The next paper, by Jill Sperandio and Alice Merab Kagoda, is on school leadership by women, but here it is specifically related to those in secondary education in Uganda. The under representation of women in secondary leadership roles in Uganda is seen as a problem, in common with other developing countries. It has its roots in societal misconceptions and expectations. A survey of 62 female secondary school teachers from six co-educational schools in different areas of Uganda was used to establish leadership aspirations and teacher perceptions and teacher perceptions of the factors helping or hindering them in realising these aspirations. The paper revealed that the majority of female teachers surveyed aspired to school leadership but few had positioned themselves to do well in the competitive application process. Many thought the process corrupt and did not expect to get support from their current administrative leader. The results of the paper in Uganda support other research that suggests leadership training for women should be gender specific, so that women can be helped to visualise a career path to leadership that builds confidence in school management skills and builds on personal leadership skills.
In the third paper, Ann Brewer and Jingsong Zhao of the University of Sydney collaborate on a study that attempts to explore the effect that a pathway college affiliated to a large comprehensive university in Sydney, Australia, may have on a university's reputation. In particular, the association of reputation with brand awareness, preference for a pathway college and the opinion of college brand were all examined. The survey was based upon 501 responses to a questionnaire and generally the community reacted positively to a prospective college by agreeing that its merit was in providing a second chance for disadvantaged students which added to the diversity profile of the university.

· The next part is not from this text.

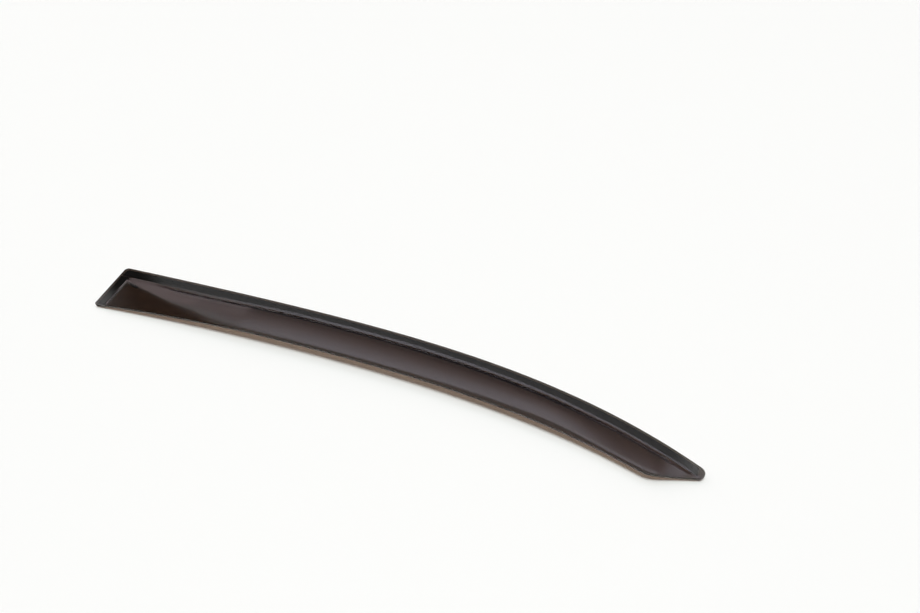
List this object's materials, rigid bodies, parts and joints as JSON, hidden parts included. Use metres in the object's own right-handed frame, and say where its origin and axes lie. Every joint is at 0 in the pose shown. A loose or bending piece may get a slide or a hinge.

Reputation was a key factor in predicting brand awareness and preference for the college. The teaching quality of the college was found to be the most important factor in enhancing the university's reputation as well as brand. There are useful implications for higher education practice from this paper.
John C. Niser is a research scholar in the USA, although he is primarily based in the UK. His pilot study is about the study abroad programme in the context of an increasing number of students, demands and expectations. The paper was carried through by utilising publicly available information on all of the accredited institutions of higher education within the six states of New England, USA. The findings confirm that the majority of institutions offer study abroad programmes but the survey also revealed the important role providers are playing in offering generic programmes to students from multiple institutions. The findings suggest further investigation into institutional strategies concerning the choice of programmes and other limitations are outlined. Further research is suggested to seek information on the employability advantage the programmes offer to students entering the job market.
Ronald H. Heck of the University of Hawaii and Rochelle Mahoe of the Hawaii Department of Education have jointly written on the outcome effects of students' course taking and teacher quality. In this paper, there is an examination of the relationship between high school students' curricular positions, perceptions of the quality of their teachers and school process variables on students' growth and end achievement in mathematics and science. The disparity in academic outcomes for some groups is the centre of the debate in high schools. The results suggest that within schools both curricular positions and perceptions of teacher quality affect student growth and achievement. Steps are suggested that educators may take to reduce the effects of structures that diminish students' academic success.
In the last paper, Helena Alves and Mária Raposo of the University of Beira Interior, Portugal, produce work on the influence of university image on student behaviour. Several studies have shown that, in general, corporate image is important to attract and retain customers. In total, 2,687 students were used to test the hypotheses in the paper with the investigation shedding light on the “higher education student satisfaction formation process, showing that image can influence student satisfaction and loyalty”. The authors do acknowledge however that the study did not show a significant enough reliability level, which indicates the need for further studies.